Popular open source language models and their use cases

Once you know your use case, it’s time to choose a model. There are a large and ever-growing number of models available, many of which are small modifications fine-tuned from the same foundation. This page will help you navigate the landscape of models and choose the right one for your needs.

The most well-known models are the proprietary models from the big research labs. These models are highly capable generalists and can be used for a wide variety of tasks. They’re usually accessed through an API or a web interface. Models of this scale are mostly RL-tuned for safety, and base models are not exposed to the public.

  • GPT-4, by OpenAI, is the most powerful model currently available. It is better at coding than the other models in this category, and can use tool functions through the API. OpenAI hosts ChatGPT, a web interface that also integrates a code interpreter, web search, and image generator. GPT-4 is only available to paid subscribers.
  • GPT-3.5, the free version of ChatGPT, is faster and cheaper than GPT-4 but much less capable. Open source models have caught up to GPT-3.5 in many areas, and may soon surpass it.
  • Claude, by Anthropic, is a powerful model which is especially good at writing prose. It is free in open beta through a web interface, but the API is still in limited release to a small number of users.
  • Bard, by Google, is a web interface that uses PALM and Gemini models under the hood. It is not as strong as GPT-4 or Claude (yet), but it is free to use and can integrate with Google services.

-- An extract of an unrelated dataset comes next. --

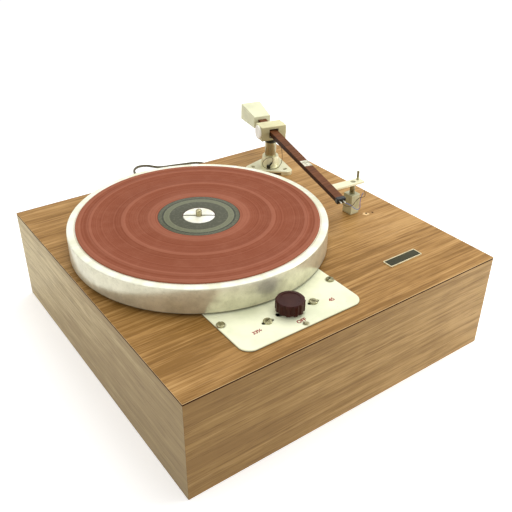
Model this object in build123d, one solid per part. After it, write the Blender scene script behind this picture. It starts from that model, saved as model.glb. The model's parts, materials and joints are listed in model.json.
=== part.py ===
from build123d import *
from math import acos, atan2, cos, degrees, hypot, pi, radians, sin, sqrt, tan
import os

# A two-speed turntable in a veneered box: an idler wheel under the platter is pressed between a stepped
# motor pulley and the platter's inner rim, and a wooden tonearm stands on its own pillar behind.
# Millimetres. The origin is the middle of the box on the surface that it stands on. +X runs along the
# front to the right, +Y to the back, +Z up.

# Box
plinth_width = 419.0
plinth_depth = 424.0
plinth_height = 124.0
panel_thickness = 16.0
veneer_lip = 1.0
board_thickness = 18.0
base_thickness = 5.0
vent_length = 60.0
vent_width = 6.0
vent_pitch = 14.0
vent_count = 5
glue_block_leg = 30.0

# Platter axis, from the middle of the box
platter_x = -52.3
platter_y = 15.2

# Deck plate
plate_width = 152.0
plate_front_margin = 21.5
plate_rear_reach = 62.0
plate_thickness = 2.0
plate_corner = 13.0
plate_lap = 12.0
cutout_corner = 8.0
plate_edge_round = 0.5
deck_screw_inset = 4.8
deck_screw_front = 155.5
deck_screw_rear = 45.0
deck_screw_head_radius = 4.5
deck_screw_head_height = 2.2
deck_screw_radius = 1.9
deck_screw_length = 15.0
driver_slot_width = 1.1
driver_slot_depth = 1.0
rivet_radius = 2.9
rivet_height = 1.0
rivet_shank_radius = 1.5
rivet_front_margin = 4.0

# Running and assembly clearances
running_clearance = 0.05
end_clearance = 0.05
assembly_clearance = 0.4
grip_clearance = 0.2
slot_clearance = 0.6
cut_overrun = 1.0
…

The Llama family of models by Meta are popular foundation models and are the basis for many of the fine-tunes available today. The current generation, Llama 2, come in three sizes: 7, 13, and 70 billion parameters, and have a context window of 4,000 tokens. They perform well in reasoning and coding tasks. Meta has also released a chat version of the model, though many users have found it to be overly safety-tuned.

They are released under a custom license that requires potential users with “greater than 700 million monthly active users in the preceding calendar month” to request special permission from Meta.

The Mistral 7B model is a small but powerful model, outperforming other models of up to 13 billion parameters in standard English and code benchmarks. It has an 8K context window and is licensed under Apache 2.0. Mistral 7B is a great choice for local inference and other compute-limited tasks.

Google’s Flan-T5 is a versatile model trained on instruction data, available in five different sizes. It’s particularly effective in tasks requiring comprehension and response to instructions, like classification, translation, and summarization. Flan-T5 is a good choice for fine-tuning on specific tasks.

Phind CodeLlama, a 34B parameter model, specializes in programming-related tasks, boasting a 73.8% pass rate on HumanEval. Its multilingual capabilities in programming languages make it an exceptional tool for code generation and understanding.

Mixtral 8x7B is a Sparse Mixture of Experts model praised for its speed and adaptability to a wide range of tasks. It matches or outperforms Llama 2 70B and GPT 3.5 on a variety of tasks, while being six times faster. It has a 32K token window and is also Apache 2.0 licensed.

LLaVA is a multimodal model built on top of LLaMA and GPT-4 generated visual instruction tuning data. It combines vision and language capabilities, nearing GPT-4 level in some domains.

Nous Hermes, a 13B parameter model, is fine-tuned on over 300,000 synthetic instructions generated by GPT-4. It is known for its longer responses and low hallucination rates. Comparable to GPT-3.5-turbo, it’s suitable for complex language tasks and applications where balance between efficiency and performance is essential. The recently released Nous Hermes Mistral 7B brings this instruction tuning to the Mistral base model.